The famous verse became a biblio-call-and-response: the tall artist, with his curls of gray hair, keeping a beat with his long, thin fingers, eyes closed, to the end; the audience of archivists, students, family, and friends carried along in the moment.

“Beautiful, also, is the sun. / Beautiful, also, are the souls of my people,” Bryan said, keeping the beat. And the response, the same.

Then it was down to business. Bryan is one of the most celebrated, distinguished, and persistent authors of children’s books in the world. He has received virtually every award it is possible for a children’s book author to receive over a career that began in the early 1960s.

He is one of the main reasons children’s books now routinely feature people of color — a sea change from when he first illustrated and published African tales as well as volumes such as Rabindranath Tagore’s book of poems, Moon, for What Do You Wait?, in the 1960s.

Penn has now acquired Bryan’s massive archive of drawings, journals, sketchbooks, paintings, correspondence, sculptures, stained glass, puppets, ephemera, and on and on — a collection that stretches back nearly 80 years.

Bryan’s illustrated books include ABCs of African American Poetry, African Tales, Uh-Huh, All Night, All Day: A Child’s First Book of African American Spirituals, Dancing Granny, and Beautiful Blackbird. He has received the Laura Ingalls Wilder Medal and the King–Hamilton Award from the American Library Association, and many other honors.

Most of the material has already arrived at Kislak, said senior curator Lynne Farrington, with more to come from Bryan’s home of the last half-century, Little Cranberry Island, Maine.

The Bryan collection presents “an amazing diversity of genres," Farrington said. There are watercolors and linoleum cuts, pencil sketches and oil paintings. A small taste of the material is displayed in a pop-up exhibition on the sixth floor of the Van Pelt-Dietrich Library — all related to Bryan’s most recent book, Infinite Hope, published just over a month ago.

Farrington could not estimate the size of the archive other than to say it’s enormous. But she said that once the material “is processed,” a large Bryan exhibition will be mounted.

Infinite Hope is mined from Bryan’s past. It is a memoir of his time in the segregated Army during World War II, an experience that has haunted him since he was drafted in 1942 and was assigned as a stevedore in an all-black unit, eventually shipping out to Normandy for D-Day.

“It’s one hell of a book,” said Dan Lief, a board member of the Ashley Bryan Center, which has been the steward of the archive.

Why did such a prolific artist wait so long to write about the war?

“Vets don’t generally talk about their experiences,” said Bryan. For one thing, “there are not enough services” to help with emotional difficulties.

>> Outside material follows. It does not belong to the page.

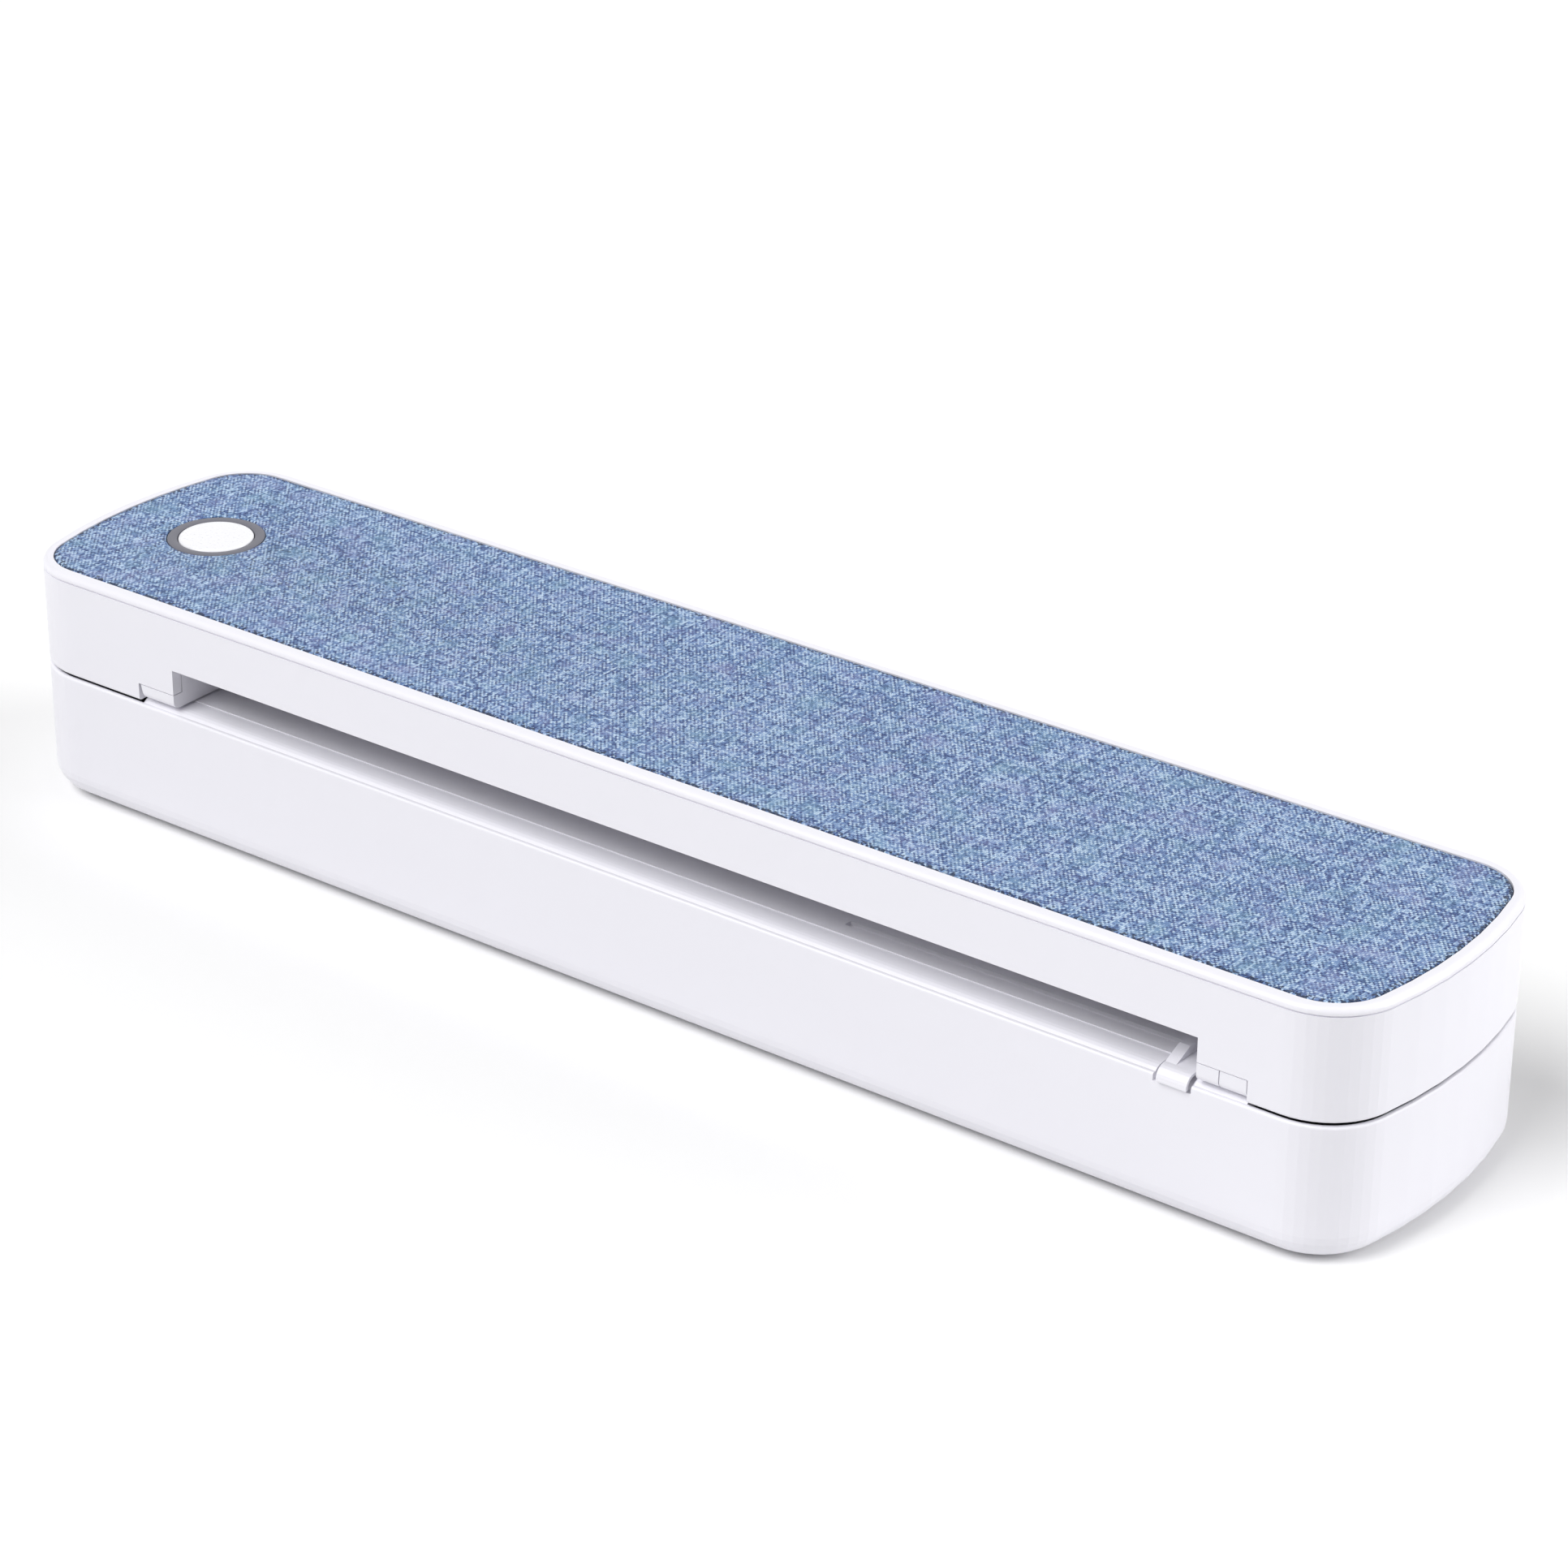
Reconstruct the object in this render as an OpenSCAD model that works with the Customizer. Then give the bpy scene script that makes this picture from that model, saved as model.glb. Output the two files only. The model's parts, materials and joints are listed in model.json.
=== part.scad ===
// Portable thermal printer for A4 and Letter paper: a slim case and a hinged cover with a
// fabric top. X runs along the body, the paper leaves at the front (-Y) and Z is up.
// The origin is on the plane that the feet rest on, under the middle of the body.

/* [Body] */
// Length of the body
body_l = 300; // [290:1:312]
// Depth of the body from front to back
body_w = 62.5; // [61:0.5:66]
// Height from the soles of the feet to the top of the fabric
body_h = 48.1; // [47:0.1:54]
// Height of the line where the cover meets the case
split_z = 27; // [26.6:0.1:28.4]
// Gap between the closed cover and the case
lid_gap = 0.7; // [0.4:0.1:0.8]
// Radius of the body's four upright corners
corner_r = 13.6; // [12:0.2:14]
// How far each end bows out between its corners
end_bow = 2; // [1:0.1:3]
// Wall thickness of the case and the cover
wall = 2.2; // [1.8:0.1:2.4]
// Radius of the round edge under the case
case_round = 5.2; // [4:0.2:6]
// Radius of the edges above and below the split line
split_round = 0.5; // [0.3:0.1:0.6]
// Thickness of the case's wall at its top edge
edge_w = 0.8; // [0.8:0.1:1.2]
// Height of that thinner edge
edge_h = 1.2; // [0.8:0.1:1.6]

/* [Top] */
// Height of the white rim round the fabric
rim_h = 1.3; // [1.2:0.05:2.2]
// Radius of the rim's outer top edge
rim_round = 1.1; // [0.8:0.1:1.8]
// Width of the rim, from the body's side to the fabric
rim_w = 2.46; // [2.2:0.02:3]
// Radius of the fabric panel's corners
panel_r = 10.4; // [9.5:0.1:11]
// Thickness of the fabric with its foam backing
fabric_t = 0.8; // [0.6:0.1:1]
// Height of the groove under the rim
groove_h = 0.3; // [0.2:0.05:0.4]
// Depth of the groove under the rim
groove_d = 0.3; // [0.2:0.05:0.6]

/* [Paper path] */
// Narrowest paper that the width guide closes to
paper_min = 148; // [140:1:160]
// Side play of the paper between its guides
paper_play = 2.3; // [1.6:0.1:3]
// Length of the drive bay, from the body's left end to the paper path
drive_bay = 42.8; // [42.6:0.1:44]
// Length of the cable bay, from the paper path to the body's right end
cable_bay = 38.9; // [38.6:0.1:42]
// Height of the exit slot above the split line
slot_h = 9; // [7:0.5:9.5]
// Length of the exit slot to the right of the paper path
slot_extra = 7.6; // [7.2:0.1:9]
// Height of the feed slot at the back above the split line
feed_h = 6; // [5:0.5:7]
// Height of the case's lip above the split line
lip_h = 0.4; // [0.3:0.1:0.6]
// Radius of the lip's front edge
lip_r = 2.6; // [1.4:0.1:2.8]
// Depth of the shelf behind the lip
shelf_w = 5.95; // [5:0.1:7]
// Thickness of the deck and of the shelf
deck_t = 2.2; // [1.8:0.1:2.4]
// Height of the deck above the shelf
deck_step = 0.2; // [0.1:0.05:0.4]

/* [Cover noses] */
// Width of the left notch in the cover's lower edge
left_notch_w = 9; // [8.4:0.1:10]
// Height of the left notch above the split line
left_notch_h = 3.9; // [3:0.1:5]
// Width of the right notch
right_notch_w = 9.3; // [8.6:0.1:10]
// Height of the right notch above the split line
right_notch_h = 4.5; // [3:0.1:5]
// Depth of the frame's nose blocks
nose_w = 12.2; // [11:0.2:14]
// Height of a nose's foot above the split line
nose_lift = 0.95; // [0.8:0.05:1.2]
// Radius of a nose's lower front edge
nose_round = 1.4; // [0.8:0.1:1.6]
// Gap between the cover and the left nose's side
nose_gap = 0.6; // [0.3:0.1:0.8]
// How far the left nose narrows towards its foot
nose_draft = 0.7; // [0.2:0.1:1]

/* [Width guide] */
// Width of the sliding paper guide
guide_w = 5.8; // [4:0.1:6]
// Thickness of the guide's plate and hook
guide_t = 0.6; // [0.5:0.05:0.8]
// Depth of the guide's plate behind the body's front
guide_d = 12.5; // [12:0.1:16]
// How far the guide's hook reaches below the shelf's top
guide_drop = 1.6; // [1.6:0.1:3]
// Radius of the guide's front edge
guide_round = 2.2; // [1.6:0.1:2.2]
// Height of the guide's fence
fence_h = 2.3; // [1.4:0.1:4]
// Width of the guide's fence
fence_w = 2.1; // [1.2:0.1:3]
// Length of the ramp at the fence's front
fence_ramp = 4; // [0.8:0.1:5]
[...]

For another, the segregated Army was not a happy place to be for a black man.

“My hope is the book will reach people of all ages,” he said. It contains “all the thoughts and ideas of my life in the war years.”

Born in Harlem and raised in the Bronx, Bryan studied art at Cooper Union School of Art as the school’s only African American student at the time. The archive contains correspondence and other material from his student days.

When he was drafted out of Cooper Union, Bryan maintained a sense of humanity by keeping a sketchbook and drawing as much as possible. The fruits of that effort are on display at Penn and were used for Infinite Hope.

After the war, Bryan returned to New York and finished at Cooper Union, and used the GI Bill to complete graduate studies in philosophy at Columbia University. Then came a Fulbright scholarship for European study.

He was, he said, looking for an answer to a haunting question: “Why does man choose war?”

What did he discover?

“I thought I’d get an answer. Well, I got more questions.”